What's the best way to determine the native newline characters such as '\n' or '\r\n' in Haskell?
I see there is a "nativeNewline" function in GHC.IO:Handle, but assume that it is both a private API and most of all non-standard Haskell.
You should think of the newline representation as part of the encoding of a text file that is stored in the filesystem, just like UTF-8. A text file is normally decoded when you read it into your program, and encoded when written -- converting to and from the native newline representation is done as part of this encoding and decoding. Inside your Haskell program, just as characters are represented by their Unicode code points, the newline character is always \n.
To tell the I/O system about the newline encoding you want to use, see the section on Newline Conversion in the documentation for System.IO.
System.IO.nativeNewline is not private - you can access it
to find out what GHC considers the native "newline" to be
on the current platform.
Note that the type of this variable, System.IO.Newline, does
not have a Show instance as of GHC 6.12.3. So you can't
easily print its value.

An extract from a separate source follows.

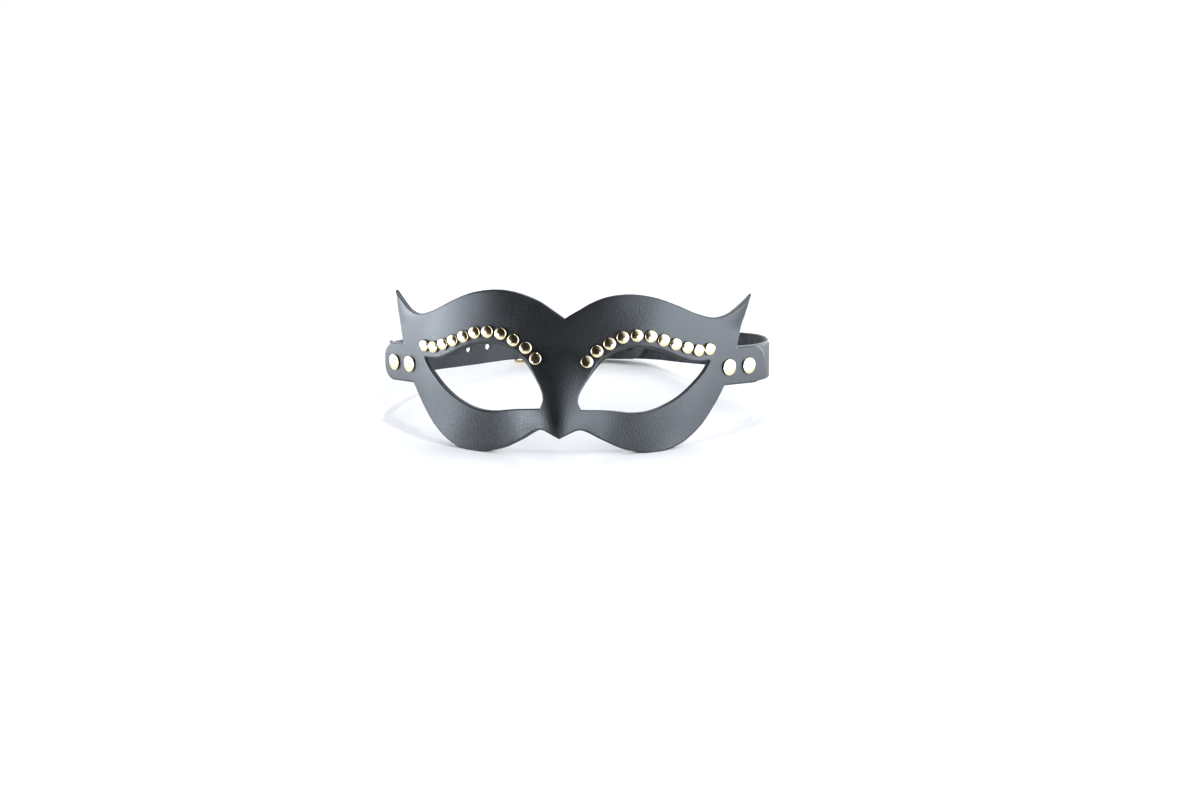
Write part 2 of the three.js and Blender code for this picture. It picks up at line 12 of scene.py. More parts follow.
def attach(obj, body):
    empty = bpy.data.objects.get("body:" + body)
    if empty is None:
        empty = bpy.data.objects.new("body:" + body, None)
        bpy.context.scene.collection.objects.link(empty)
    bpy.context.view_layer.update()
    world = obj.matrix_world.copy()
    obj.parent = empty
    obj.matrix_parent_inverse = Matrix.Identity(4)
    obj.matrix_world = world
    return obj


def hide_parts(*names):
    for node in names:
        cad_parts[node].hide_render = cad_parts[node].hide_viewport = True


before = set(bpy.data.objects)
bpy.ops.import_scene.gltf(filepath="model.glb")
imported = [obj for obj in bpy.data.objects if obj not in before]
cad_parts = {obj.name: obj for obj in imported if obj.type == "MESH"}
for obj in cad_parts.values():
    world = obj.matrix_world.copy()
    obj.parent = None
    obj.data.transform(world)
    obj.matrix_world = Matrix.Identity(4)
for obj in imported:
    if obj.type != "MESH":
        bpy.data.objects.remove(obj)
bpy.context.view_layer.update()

Instead, check to see if it is equal
to System.IO.LF or System.IO.CRLF.
However, as Simon pointed out, you shouldn't need
to know about the native newline sequence with normal
usage of the text-oriented IO functions
in GHC.
This variable, together with the rest of the new Unicode-aware
capabilities of the IO system, is not yet part of the Haskell standard.
It was not included in the
Haskell 2010 report.
However, since it is already implemented in GHC,
and there is quite a widespread consensus that it is
important and useful, expect it to be included in one of the
upcoming yearly revisions of the standard.